A respeito da visita oficial do Presidente angolano a Portugal - de 22 a 24 de novembro - Rafael Marques acredita que esta "poderá sanar muitos diferendos existentes entre os dois países, mas os principais diferendos foram resultantes da cumplicidade entre os dois governos no saque dos bens angolanos”.

O jornalista angolano espera que as relações “desta vez sejam baseadas no interesse dos angolanos, que têm sido os mais prejudicados” pelo comportamento que diz ter caracterizado até agora a relação entre os dois países, assente na exploração das riquezas angolanas, “não para promover o desenvolvimento do país, e sim para sacar o que lá havia”.

Apelando a “mais transparência” nas relações comerciais entre Angola e Portugal e à cooperação judicial “para garantir que os que roubam em Angola não se vêm esconder em Portugal e que os que roubam em Portugal não se vão esconder em Angola”, Rafael Marques espera igualmente que a visita “possa trazer alguma luz sobre o que acontecerá a muitos investimentos feitos aqui [em Portugal] com dinheiro roubado ao estado angolano” pedindo “sanções” para os “escritórios de advogados que foram instrumentais na elaboração de artifícios de pilhagem em Angola”.

Os dois lados das dívidas

O jornalista afirmou que o tema das dívidas tem dois lados: “Portugal vai cobrar certamente as dívidas das empresas portuguesas, mas Angola tem de ter a firmeza de perguntar como se chegou a essas dívidas”.

Para Rafael Marques devem ser discutidas “as dívidas de Portugal com Angola e os danos que as empresas portuguesas e os políticos portugueses têm causado ao longo destes anos”e aponta mesmo que “Portugal sempre foi cúmplice do que se passou de errado em Angola”, frisando que existem "vários políticos portugueses que são consultores do Governo angolano, mas sempre na base de garantir que ganhavam muito dinheiro, explorando o sofrimento dos angolanos”.

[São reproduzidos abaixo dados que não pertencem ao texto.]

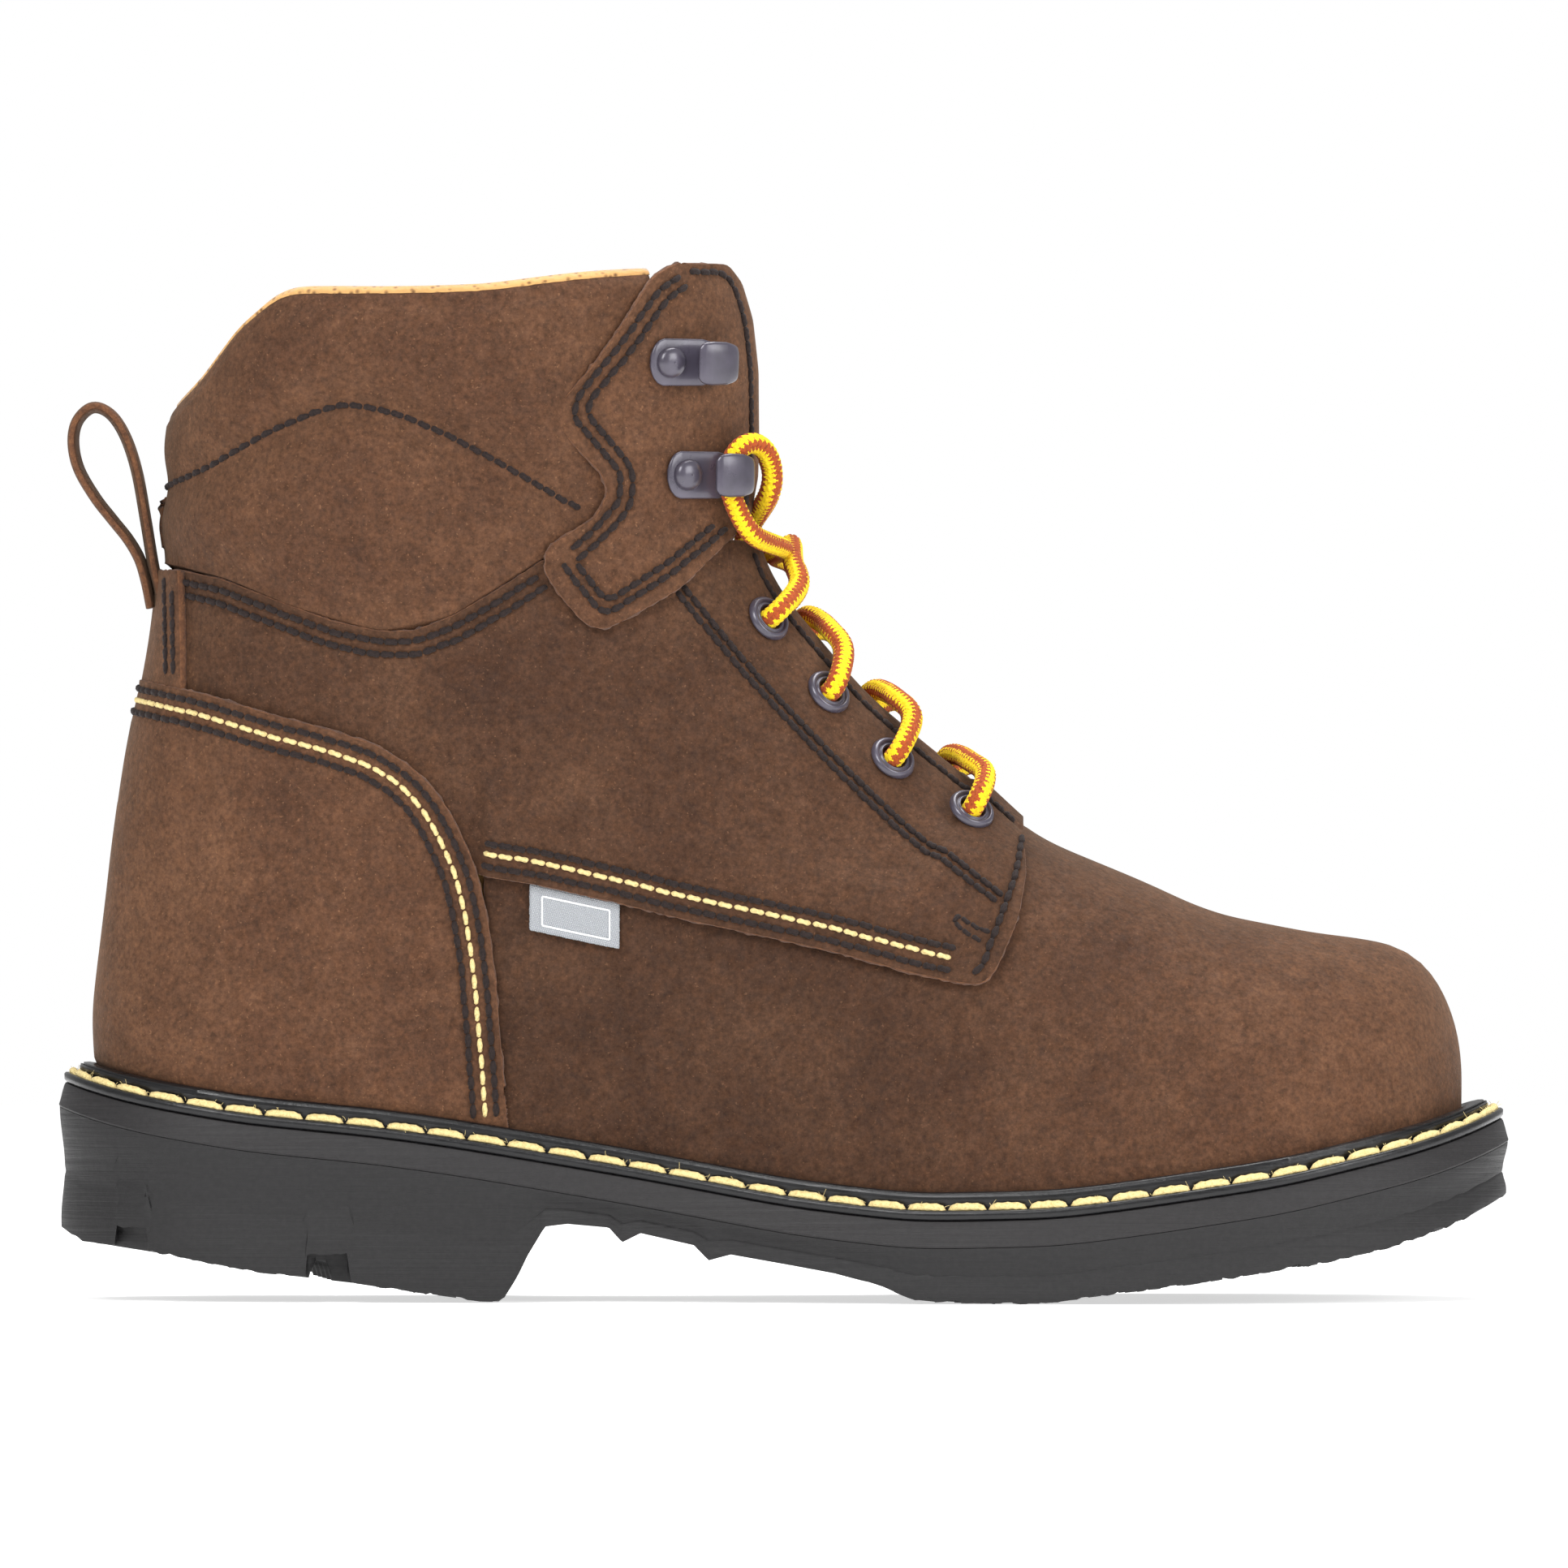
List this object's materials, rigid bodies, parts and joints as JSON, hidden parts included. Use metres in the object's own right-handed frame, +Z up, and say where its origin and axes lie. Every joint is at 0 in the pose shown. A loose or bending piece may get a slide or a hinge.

Defendeu também a criação de “uma comissão para avaliar os casos de corrupção existentes entre os dois países”.

Admite que a mudança de Presidente em Angola não afetou os interesses angolanos em Lisboa e sugere que Portugal garanta "o repatriamento do dinheiro roubado em Angola” e avance com processo judiciais para apurar “os ativos que foram adquiridos com fundos do Estado angolano” e que estão em nome de figuras ligadas ao anterior presidente (José Eduardo dos Santos) e outras pessoas ligadas ao regime” de forma a avaliar como foram adquiridos estes bens: prédios, sociedades em empresas, propriedades de grande valor, etc.

“É redutor pensar apenas na família dos Santos quando se fala de poder em Angola”, afirmou, destacando que “em termos de atores, mudou o Presidente, mas não mudou o regime”.

Lembrou ainda que “é o MPLA que está no poder há 43 anos”, pelo que esta é ainda uma fase de transição: "Temos um caminho longo a percorrer em termos de mudança”.

Direitos humanos e liberdade de imprensa

Sobre os direitos humanos e a expulsão de cidadãos congoleses, sobretudo no leste do país, recordou que “qualquer país tem de ter uma política de controlo de fronteiras” - como dificilmente acontece naquelas províncias - e sublinhou que a questão fundamental é garantir “mais rigor” no controlo e políticas que envolvam os dois países.

“É necessário que haja políticas abrangentes que envolvam os dois países para haver estabilidade naquela região. Tanto do lado congolês como do angolano há diamantes, há riquezas, há condições propícias para a prática da agricultura e para que as pessoas tenham condições de vida aceitáveis”, comentou Rafael Marques, para quem a falta de estabilidade na vizinha República Democrática do Congo “é um dos principais problemas que causam emigração massiva para o lado angolano”.

O jornalista do Maka Angola sugeriu, no entanto, maior formação para as forças policiais: "Antes da realização destas operações é curial que as autoridades treinem os seus agentes policiais e as forças miliares sobre os procedimentos que devem tomar”, notando que quem continua a executar operações no terreno “é o mesmo indivíduo que está habituado a bater, a reprimir”.

Quanto à liberdade de imprensa, admite que se vive um clima “menos repressivo”. Para Rafael Marques, a comunicação social do Estado angolano está “menos intolerante em relação à oposição e sociedade civil”, embora continuem a servir para propagar a informação oficial.

“Deviam ser mais isentos e críticos em relação aos atos do próprio Governo, ate porque não é do interesse do Governo ter uma imprensa que só bata palmas”, observou o jornalista.